----- DATASET
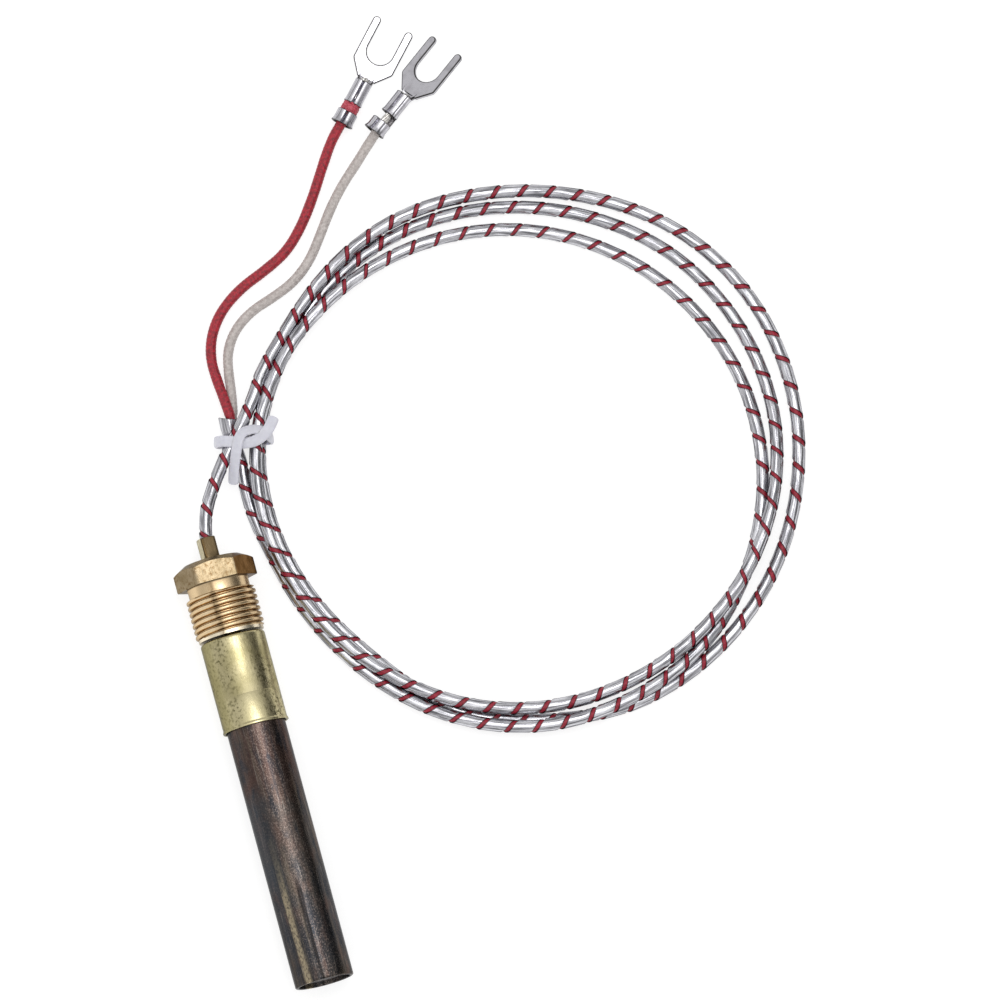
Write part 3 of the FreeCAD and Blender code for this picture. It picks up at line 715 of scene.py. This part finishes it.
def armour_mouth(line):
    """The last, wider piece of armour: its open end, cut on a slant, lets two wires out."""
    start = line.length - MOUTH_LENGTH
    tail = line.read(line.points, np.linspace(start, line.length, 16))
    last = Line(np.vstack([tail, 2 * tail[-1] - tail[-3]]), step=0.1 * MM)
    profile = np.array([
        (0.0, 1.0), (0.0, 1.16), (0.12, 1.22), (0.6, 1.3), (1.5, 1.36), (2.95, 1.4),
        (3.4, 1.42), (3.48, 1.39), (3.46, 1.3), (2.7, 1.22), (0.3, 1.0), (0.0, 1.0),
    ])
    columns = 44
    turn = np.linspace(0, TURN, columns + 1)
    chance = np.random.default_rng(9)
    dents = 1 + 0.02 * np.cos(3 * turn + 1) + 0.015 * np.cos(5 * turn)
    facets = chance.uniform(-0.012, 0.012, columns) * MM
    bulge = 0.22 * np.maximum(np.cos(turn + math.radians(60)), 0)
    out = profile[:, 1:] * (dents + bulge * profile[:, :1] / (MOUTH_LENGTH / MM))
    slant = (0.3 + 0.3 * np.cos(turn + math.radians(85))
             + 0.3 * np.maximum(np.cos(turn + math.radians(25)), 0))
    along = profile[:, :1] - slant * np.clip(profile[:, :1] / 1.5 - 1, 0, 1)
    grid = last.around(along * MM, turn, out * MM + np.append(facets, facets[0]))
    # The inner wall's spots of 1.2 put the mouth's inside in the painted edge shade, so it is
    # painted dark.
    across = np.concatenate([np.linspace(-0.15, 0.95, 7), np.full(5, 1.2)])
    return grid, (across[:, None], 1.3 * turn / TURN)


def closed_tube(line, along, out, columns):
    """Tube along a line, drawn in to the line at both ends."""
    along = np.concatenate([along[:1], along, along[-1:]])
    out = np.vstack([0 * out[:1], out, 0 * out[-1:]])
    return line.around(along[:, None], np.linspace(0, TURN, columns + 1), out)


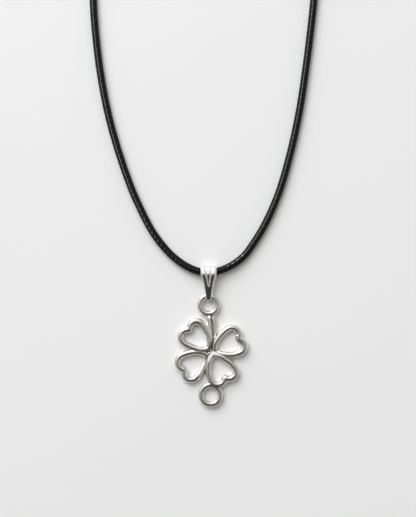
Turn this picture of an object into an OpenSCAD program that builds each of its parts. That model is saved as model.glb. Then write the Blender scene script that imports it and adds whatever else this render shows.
----------
**DIRECTIVE:** Pull out every line in the data above that has the word "this".

**EXPECTED ANSWER:**
Write part 3 of the FreeCAD and Blender code for this picture. It picks up at line 715 of scene.py. This part finishes it.
Turn this picture of an object into an OpenSCAD program that builds each of its parts. That model is saved as model.glb. Then write the Blender scene script that imports it and adds whatever else this render shows.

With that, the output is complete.